■ Exercise prompt: Transcribe word for word only the span whose first line is the one with "The three.js and Blender code for this object" and whose last line is the one with "dished lid with"; both of those lines belong to it.

[Object modeling scripts]
--- Begin ---

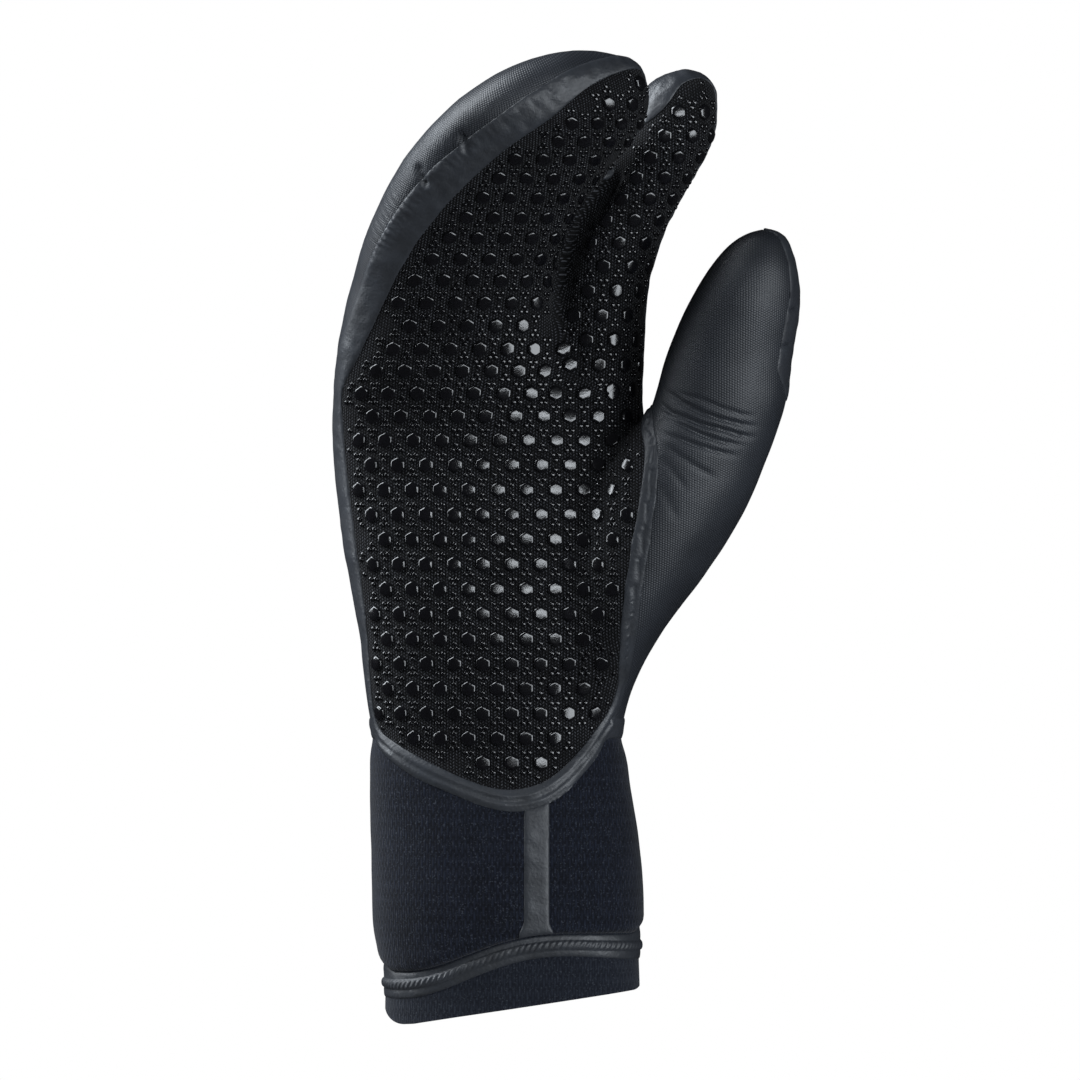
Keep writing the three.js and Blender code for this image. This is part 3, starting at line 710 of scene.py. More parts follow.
# Keeps the part of a surface where the values are positive, cut exactly along zero
def cutAway(data, triangles, values):
    inside = values > 0
    count = inside[triangles].sum(axis=1)
    part = triangles[(count == 1) | (count == 2)]
    flags = inside[part]
    odd = np.where(flags.sum(axis=1) == 1, flags.argmax(axis=1), (~flags).argmax(axis=1))
    part = np.take_along_axis(part, (odd[:, None] + np.arange(3)) % 3, axis=1)
    a, b, c = part.T
    edges = np.sort(np.vstack([part[:, [0, 1]], part[:, [0, 2]]]), axis=1)
    edges, which = np.unique(edges, axis=0, return_inverse=True)
    which = which.ravel()
    low, high = edges.T
    t = (values[low] / (values[low] - values[high]))[:, None]
    made = data[low] * (1 - t) + data[high] * t
    ab = len(data) + which[:len(part)]
    ac = len(data) + which[len(part):]
    lone = inside[a]
    pieces = [
        triangles[count == 3],
        np.stack([a, ab, ac], axis=1)[lone],
        np.stack([ab, b, c], axis=1)[~lone],
        np.stack([ab, c, ac], axis=1)[~lone],
    ]
    return packed(np.vstack([data, made]), np.vstack(pieces))


def packed(data, triangles):
    used, fresh = np.unique(triangles, return_inverse=True)
    return data[used], fresh.reshape(-1, 3)


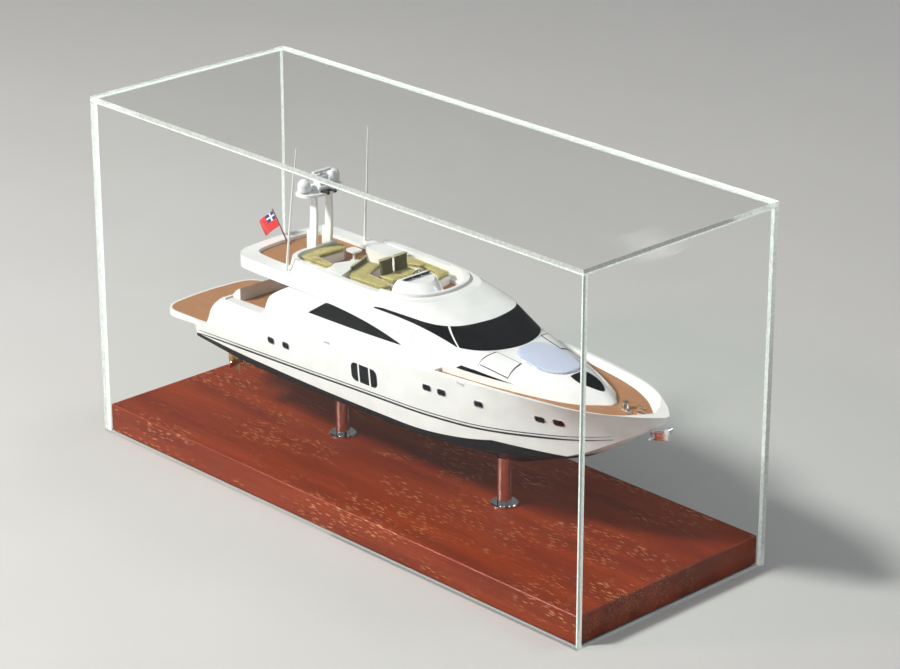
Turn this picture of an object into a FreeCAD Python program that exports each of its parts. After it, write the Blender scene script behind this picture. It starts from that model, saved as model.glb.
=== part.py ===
"""Acrylic display case with a model motor yacht on two pedestals.

Millimetres. The origin is the centre of the case's footprint on the table, +X runs towards the
yacht's bow, +Y towards its port side and +Z up. Every sub-part is exported to parts/LABEL.step.
"""
import FreeCAD, Part
import math
import os

import Sketcher
from FreeCAD import Placement, Rotation, Vector

doc = FreeCAD.newDocument("DisplayCase")
SUBPARTS = []

# ---------------------------------------------------------------- driving dimensions

DIMENSIONS = {
    # acrylic cover
    "case_length": 600,
    "case_width": 224,
    "case_height": 320,
    "sheet": 5,
    # board and its feet
    "board_gap": 0.5,
    "board_thickness": 25,
    "board_chamfer": 0.8,
    "feet_height": 2,
    "feet_radius": 10,
    "feet_inset": 22,
    # pedestals and the studs inside them
    "pedestal_aft_station": -97,
    "pedestal_fore_station": 107,
    "tube_radius": 6.35,
    "tube_bore": 2.25,
    "flange_radius": 12,
    "flange_height": 2.4,
    "flange_dome": 0.5,
    "stud_radius": 2,
    "thread_gap": 0.05,
    "counterbore_radius": 8,
    "counterbore_depth": 9,
    "washer_radius": 6,
    "washer_height": 1,
    "nut_flats": 7,
    "nut_height": 3.2,
    "stud_tail": 1.5,
    "insert_radius": 4,
    "insert_depth": 10,
    "stud_in_insert": 8,
    # yacht: heights of its decks above the table
    "platform_level": 112.5,
    "platform_thickness": 5.5,
    "cockpit_level": 135,
    "foredeck_level": 156.2,
    "teak": 1,
    "flybridge_level": 189,
    "flybridge_rim": 192,
    "window_recess": 0.8,
}

sheet = doc.addObject("Spreadsheet::Sheet", "Sizes")
for row, (alias, value) in enumerate(DIMENSIONS.items(), start=1):
    sheet.set(f"A{row}", alias)
    sheet.set(f"B{row}", str(value))
    sheet.setAlias(f"B{row}", alias)
doc.recompute()


def size(alias):
    """A driving dimension as a plain number of millimetres."""
    return float(sheet.get(alias))


def bind(thing, **expressions):
    """Bind properties of an object to spreadsheet expressions; x, y and z are its position."""
    for name, expression in expressions.items():
        path = f"Placement.Base.{name}" if name in ("x", "y", "z") else name
        text = str(expression)
        for alias in sorted(DIMENSIONS, key=len, reverse=True):
            text = text.replace(f"${alias}", f"Sizes.{alias}")
        thing.setExpression(path, text)
    return thing


def keep(thing):
    """Register a finished sub-part for export."""
    SUBPARTS.append(thing)
    return thing


def primitive(kind, name, **expressions):
    """A Part primitive whose sizes and position follow the spreadsheet."""
    return bind(doc.addObject(f"Part::{kind}", name), **expressions)


def group(label, things):
    """Identical separate solids that share one node."""
    compound = doc.addObject("Part::Compound", label)
    compound.Links = things
    return keep(compound)


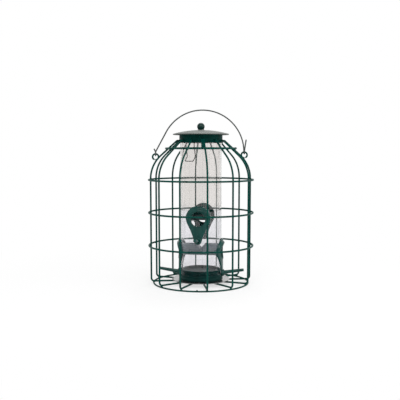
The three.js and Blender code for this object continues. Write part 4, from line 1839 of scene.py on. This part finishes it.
@dataclass
class Lid:
    """The dished lid with its ball knob and the spring clip inside the tube."""

    sweeper: SweepTree
    radius: float = 0.046
    rise: float = 0.0064
    thickness: float = 0.0009
    lip: float = 0.0015
    dish_steps: int = 14
    dish_margin: float = 0.0016
    knob_radius: float = 0.0063
    knob_centre_rise: float = 0.0056
    knob_foot_radius: float = 0.0053
    knob_foot_height: float = 0.0012
    knob_bore_depth: float = 0.006
    knob_steps: int = 24
    clip_wire: float = 0.00075
    clip_sides: int = 12
    clip_gap: float = 0.0003
    clip_start: Pair = (0.0042, 0.003)
    clip_start_reach: float = 0.0085
    clip_azimuth: float = math.radians(-45)
    clip_half_width: float = 0.0082
    clip_bend: float = 0.0024
    clip_top_inset: float = 0.0024
    clip_waist_inset: float = 0.0055
    clip_drops: Corner = (0.0213, 0.0363, 0.0443)
    tube_bore: float = 0.0323

    @property
    def rim_height(self) -> float:
        """Height of the lid's edge, from the frame's node."""
        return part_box("lid")[0].z + self.lip

    @property
    def top_height(self) -> float:
        """Height of the lid's crown."""
        return self.rim_height + self.rise

    def top_at(self, radius: float) -> float:
        """Height of the dished sheet's upper face at a radius."""
        sphere = (self.radius**2 + self.rise**2) / (2 * self.rise)
        return self.top_height - (sphere - math.sqrt(sphere**2 - radius**2))

    def build_sheet(self) -> None:
        """Builds the lid's sheet, with its edge turned down."""
        inner = self.radius - self.thickness
        bottom = self.rim_height - self.lip
        dish = self.radius - self.dish_margin - SCREW_HOLE
        radii = [SCREW_HOLE + dish * i / self.dish_steps for i in range(self.dish_steps + 1)]
        profile = [
            (inner, bottom, FINE),
            (self.radius, bottom, FINE),
            (self.radius, self.top_at(self.radius), ROUND),
            *((r, self.top_at(r), 0.0) for r in reversed(radii)),
            *((r, self.top_at(r) - self.thickness, 0.0) for r in radii),
            (inner, self.top_at(inner) - self.thickness, SOFT),
        ]
        draft = Draft()
        draft.lathe(profile, Facets.LID)
        fit_piece(draft.to_object("lid_sheet"), Body.LID, Finish.LID_PAINT, "lid")

    def build_knob(self) -> None:
        """Builds the ball knob on its short foot."""
        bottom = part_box("knob")[0].z
        centre = self.top_height + self.knob_centre_rise
        foot_top = bottom + self.knob_foot_height
        start = math.asin((foot_top - centre) / self.knob_radius)
        ball = [
            (self.knob_radius * math.cos(a), centre + self.knob_radius * math.sin(a), 0.0)
            for a in (start + (QUARTER - start) * i / self.knob_steps for i in range(self.knob_steps))
        ]
        profile = [
            (0, bottom + self.knob_bore_depth, 0),
            (SCREW_HOLE, bottom + self.knob_bore_depth, CRISP),
            (SCREW_HOLE, bottom, CRISP),
            (self.knob_foot_radius, bottom, SMALL),
            (self.knob_foot_radius, foot_top, FINE),
            *ball,
            (0, centre + self.knob_radius, 0),
        ]
        draft = Draft()
        draft.lathe(profile, Facets.KNOB)
        fit_piece(draft.to_object("ball_knob"), Body.LID, Finish.KNOB_PLASTIC, "knob")

    def build_clip(self) -> None:
        """Builds the spring clip: legs under the lid, down the tube and bowed in, joined at the foot."""
        under = self.thickness + self.clip_gap + self.clip_wire
        foot = math.sqrt((self.tube_bore - self.clip_gap - self.clip_wire) ** 2 - self.clip_half_width**2)
        top, waist = foot - self.clip_top_inset, foot - self.clip_waist_inset
        start, aside = self.clip_start
        leg = [
            (start, aside, self.top_at(self.clip_start_reach) - under),
            (top, self.clip_half_width, self.top_at(top + self.clip_bend) - under),
        ]
        for out, drop in zip((top, waist, foot), self.clip_drops):
            leg.append((out, self.clip_half_width, self.rim_height - drop))
        corners = [Vector((x, -y, z)) for x, y, z in leg] + [Vector(corner) for corner in reversed(leg)]
        path = WirePath(corners[0], corners[1] - corners[0])
        for corner, following in zip(corners[1:], corners[2:]):
            path.bend(corner, following, self.clip_bend)
        path.run_to(corners[-1])
        turn = facing(self.clip_azimuth)
        line = [turn @ p for p in path.points]
        clip = self.sweeper.sweep(
            "lid_spring_clip", line, self.clip_wire, Finish.SPRING, sides=self.clip_sides
        )
        fit_piece(clip, Body.LID, Finish.SPRING, "lid_clip")

    def build(self) -> None:
        """Builds the lid with what hangs under it."""
        self.build_sheet()
        self.build_knob()
        self.build_clip()
        Screw("lid", Body.LID, "knob_screw", "lid_washer").build()


@dataclass
class Bail:
    """The spring wire bail that hooks in the cage's two eyes."""

    sweeper: SweepTree
    cage: Cage
    wire_radius: float = 0.0011
    running_gap: float = 0.0003
    arch_inset: float = 0.00465
    arch_rise: float = 0.00045
    leg_bend: float = 0.006
    leg_rise: float = 0.003
    tail_bend: float = 0.003
    tails: dict[int, Pair] = field(default_factory=lambda: {1: (0.0027, 0.0205), -1: (0.0027, 0.0084)})

    @property
    def hook(self) -> float:
        """Radius of the hooks' centre line round the eyes' wire."""
        return self.cage.eye_wire_radius + self.running_gap + self.wire_radius

    def beside(self, side: int, back: float, rise: float) -> Vector:
        """A point back from and above the pivot of one side, 1 for the right and -1 for the left."""
        return self.cage.eye_centre(side) + UP * self.cage.eye_radius + Vector((0, back, rise))

    def tail_end(self, side: int) -> Vector:
        """The end of the tail on one side."""
        lean, rise = self.tails[side]
        return self.beside(side, -self.hook, rise) + Vector((side * lean, 0, 0))

    def round_hook(self, path: WirePath, side: int, way: int) -> None:
        """Bends the wire round the eye of one side.

        Args:
            path: The wire's path.
            side: 1 for the right and -1 for the left.
            way: 1 where the wire goes to the back and -1 where it comes to the front.
        """
        hook = self.hook
        path.bend(self.beside(side, -way * hook, -hook), self.beside(side, 0, -hook), hook)
        path.bend(self.beside(side, way * hook, -hook), self.beside(side, way * hook, 0), hook)

    def build(self) -> None:
        """Builds the bail, from its right tail round the right hook, over the arch and to the left tail."""
        hook = self.hook
        right, left = self.beside(1, hook, 0), self.beside(-1, hook, 0)
        arch_radius = (right.x - left.x) / 2 - self.arch_inset
        arch = right + Vector((-arch_radius, 0, self.arch_rise))
        knee = self.beside(-1, hook, self.leg_rise)
        to_knee = knee - arch
        turn = math.atan2(to_knee.z, to_knee.x) % FULL_TURN - math.acos(arch_radius / to_knee.length)
        tail_foot = self.beside(1, -hook, self.leg_rise)
        path = WirePath(self.tail_end(1), tail_foot - self.tail_end(1))
        path.bend(tail_foot, self.beside(1, -hook, -hook), self.tail_bend)
        self.round_hook(path, 1, 1)
        path.run_to(Vector((right.x, arch.y, arch.z)))
        path.arc(arch, -BACK, turn)
        path.bend(knee, left, self.leg_bend)
        self.round_hook(path, -1, -1)
        path.bend(self.beside(-1, -hook, self.leg_rise), self.tail_end(-1), self.tail_bend)
        path.run_to(self.tail_end(-1))
        bail = self.sweeper.sweep("spring_bail", path.points, self.wire_radius, Finish.BAIL_PAINT)
        fit_piece(bail, Body.BAIL, Finish.BAIL_PAINT, "bail_handle")


# The portrait


@dataclass(frozen=True)
class Softbox:
    """One soft lamp: its place, the side of its square and its power."""

    name: str
    place: Corner
    size: float
    watts: float


@dataclass
class Portrait:
    """The camera at the photograph's viewpoint, the pale floor, the lamps and the white surroundings."""

    azimuth: float = math.radians(-7)
    distance: float = 1.06
    eye_height: float = 0.2121
    metres_per_pixel: float = 0.001638
    horizon_pixel: float = 152.9
    sideways_pixels: float = 0.9
    frame_pixels: float = 400.0
    sensor_mm: float = 36.0
    floor_radius: float = 9.0
    floor_top: float = -0.00002
    floor_bottom: float = -0.001
    floor_white: tuple[float, float, float, float] = (0.93, 0.93, 0.93, 1.0)
    floor_grain: Pair = (30.0, 2.0)
    floor_roughness: Pair = (0.85, 0.95)
    floor_specular: float = 0.1
    fade_radii: Pair = (0.02, 0.5)
    fade_start: float = 0.62
    world_light: float = 0.62
    aim: Corner = (0.0, 0.0, 0.13)
    lamps: tuple[Softbox, ...] = (
        Softbox("key_softbox", (-0.15, -1.05, 1.2), 0.7, 9.0),
        Softbox("fill_softbox", (0.9, -0.6, 0.5), 1.0, 3.5),
        Softbox("rim_softbox", (0.2, 0.7, 1.4), 0.7, 5.0),
    )

    def set_camera(self) -> None:
        """Sets a level camera whose shift puts the horizon where the photograph has it."""
        lens = bpy.data.cameras.new("portrait_camera")
        lens.sensor_width = self.sensor_mm
        lens.lens = self.sensor_mm * self.distance / (self.metres_per_pixel * self.frame_pixels)
        lens.shift_x = -self.sideways_pixels / self.frame_pixels
        lens.shift_y = (self.horizon_pixel - self.frame_pixels / 2) / self.frame_pixels
        camera = put("portrait_camera", lens)
        out = Vector((math.sin(self.azimuth), -math.cos(self.azimuth), 0)) * self.distance
        camera.location = out + UP * self.eye_height
        camera.rotation_euler = (QUARTER, 0, self.azimuth)
        bpy.context.scene.camera = camera

    def set_floor(self) -> None:
        """Lays a white floor that keeps the feeder's shadow and fades to plain white further out."""
        low, high, edge = self.floor_bottom, self.floor_top, self.floor_radius
        draft = Draft()
        draft.lathe([(0, low, 0), (edge, low, 0), (edge, high, 0), (0, high, 0)], Facets.FLOOR)
        floor = draft.to_object("studio_floor")
        graph = Graph("white_floor")
        grain = graph.noise(*self.floor_grain)
        graph.shine(
            base_color=self.floor_white,
            roughness=graph.spread(grain, *self.floor_roughness),
            specular_ior_level=self.floor_specular,
        )
        apart = graph.node("ShaderNodeVectorMath", {0: graph.place}, operation="LENGTH").outputs["Value"]
        fade = graph.spread(apart, self.fade_start, 1.0, self.fade_radii, smooth=True)
        seen = graph.node("ShaderNodeMath", {0: fade, 1: graph.sight()}, operation="MULTIPLY")
        white = graph.node("ShaderNodeEmission").outputs["Emission"]
        graph.show(graph.blend(seen.outputs["Value"], graph.shader.outputs["BSDF"], white))
        floor.data.materials.append(graph.material)

    def set_world(self) -> None:
        """Surrounds the feeder with white for sight, and with soft light of its own level."""
        world = bpy.data.worlds.new("white_surroundings")
        world.use_nodes = True
        bpy.context.scene.world = world
        tree = NodeTree(world.node_tree)
        light, white = (
            tree.node("ShaderNodeBackground", {"Color": (1, 1, 1, 1), "Strength": strength})
            for strength in (self.world_light, 1.0)
        )
        both = tree.blend(tree.sight(), light.outputs["Background"], white.outputs["Background"])
        tree.node("ShaderNodeOutputWorld", {"Surface": both})

    def set_lamps(self) -> None:
        """Hangs three soft lamps, which don't show through the clear plastic.

        The key stands above the camera, a weaker one on the right, and one high behind.
        """
        for softbox in self.lamps:
            lamp = bpy.data.lights.new(softbox.name, "AREA")
            lamp.shape = "SQUARE"
            lamp.size = softbox.size
            lamp.energy = softbox.watts
            hung = put(softbox.name, lamp)
            place = Vector(softbox.place)
            hung.location = place
            hung.visible_transmission = False
            hung.rotation_euler = (Vector(self.aim) - place).to_track_quat("-Z", "Y").to_euler()

    def build(self) -> None:
        """Sets up the whole portrait."""
        self.set_camera()
        self.set_floor()
        self.set_world()
        self.set_lamps()
        bpy.context.scene.view_settings.view_transform = "Standard"


def main() -> None:
    """Sets the portrait up and builds each sub-assembly, logging the faces of each piece as it is fitted.
    """
    logging.basicConfig(level=logging.INFO, format="%(name)s: %(message)s")
    Portrait().build()
    sweeper = SweepTree()
    cage = Cage(sweeper, WeldTree())
    cage.build()
    SeedHolder().build()
    Lid(sweeper).build()
    Bail(sweeper, cage).build()


if __name__ == "__main__":
    main()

--- End ---

■ Task output:
The three.js and Blender code for this object continues. Write part 4, from line 1839 of scene.py on. This part finishes it.
@dataclass
class Lid:
    """The dished lid with its ball knob and the spring clip inside the tube."""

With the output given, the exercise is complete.